I can see three cameras pointed at me. The woman tells me where two others are that are hidden. It makes me wonder if there are any more that she hasn't told me about that are analysing my every move. Maybe there is a lie detector that records everything I say and chooses If I'm telling the truth or not. What if I'm wrong? What if it says I'm lying? What do I do then? Maybe I forget something really important and he goes free because of it?

The box room feels like it is closing in on me. They've tried to make it look like I'm in a ordinary room. Chairs. A little table. A bright lamp. But ordinary rooms don't have cameras in them do they? I see the voice recorder in her hand, and hear the tinny sound of it playing. I suddenly feel claustrophobic. My hearts beating really fast. I can't breathe properly. I feel dizzy. I can feel my chest rising up and down; can hear the rasp of my shallow breaths reverberate almost as if mocking me. I watched the clock's hands jerk forward shakily as each second ticked by. It was smiling at me. Leering. Its smile reminded me of...I shrink backwards into the chair in horror. Why was everything about HIM?

Woodenly, I turn my head and my eyes meet this woman's. She purses her lips for a moment as she studies me, then looks down onto her clipboard. My eyes follow. Already there are words on it. I haven't even started talking yet! Maybe she thinks I'm making it up. Maybe she thinks I'm crazy. Or a LIAR.

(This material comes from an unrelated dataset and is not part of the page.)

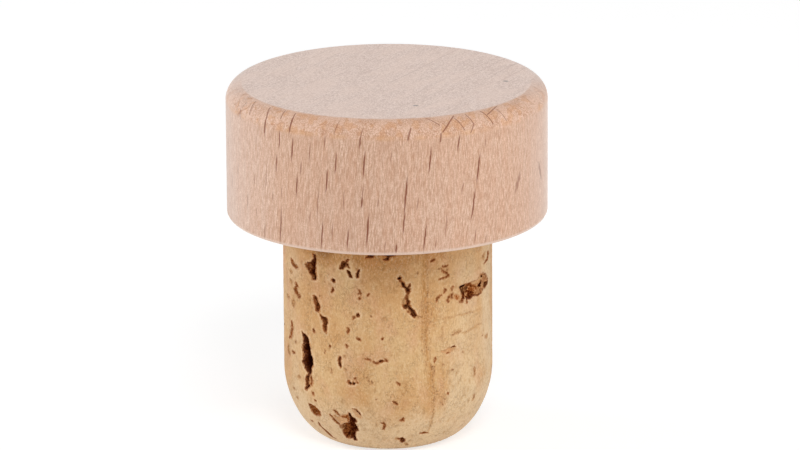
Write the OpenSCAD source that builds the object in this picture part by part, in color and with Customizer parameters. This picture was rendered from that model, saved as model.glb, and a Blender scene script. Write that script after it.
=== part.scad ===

'Can you confirm that your name is Hannah Smith?' She asks me but it's more like an order. See, I know I have to answer. I nod. Then clear my throat.

'Yes.' I hesitate. 'Yes, I am Hannah Smith.' But am I Hannah Smith? Really? Me and Hannah Smith feel like separate people...like separate worlds. I'm Hannah Smith but I'm not anymore, you know?

'Your date of birth?'

'Twenty second of March. 1997.' I reply croakily.

'And that would make you how old?' She fires back the question easily, as if she's done it loads of times before. I have the urge to call her stupid, I mean it's not exactly difficult to count from 1997 to now is it? I decide to bite my tongue.

'Fifteen.' She scribbles on that clipboard for a minute before looking up at me again. She has this smile plastered to her face. I wish she wouldn't. Smile, I mean. It got me nervous. I look quickly at the clock then back at her.

'So...Hannah, shall we get comfortable first? Tell me a few things about yourself to get us started.' Again, trying to get personal with me. Hannah. Did I mention how much I hate that name?

'Like what?' I blurt out. I immediately wince at the harshness of my voice. I glance at the camera again. I can see my reflection in it. I look AWFUL. A white hollow cadaverous face with blank eyes stares back. Hannah Smith didn't look like that. Maybe I wasn't her. Maybe I was a crazy person pretending to be her. Maybe Hannah Smith is dead. Lucky.

'What do you like doing in your spare time? Hobbies?' I shrug. What do I like doing these days? These days... I'm in box rooms. My room. These rooms. Hospital rooms. Places I hate. Places I want to escape.

'None.' She opens her mouth to speak but nothing comes out. She clears her throat.

'What kind of things did you used to do?' She asks carefully. I can feel her eyes searching mine. Probing. Invading.

'Before…'

'Yes.'

'I can't remember.'

'Ok...' She pauses, before clearing her throat significantly. 'Do you know why you are here?'

'Yes. I'm here because... of him.' I might have been crying. I don't know. I don't really care. She hands me a tissue. I wipe my eyes. When I stop the tissue is wet. So maybe I was crying.

I expected this question. I was still unprepared when it came though.

'So… I think you know what I am going to ask you next.' She pauses and clears her throat.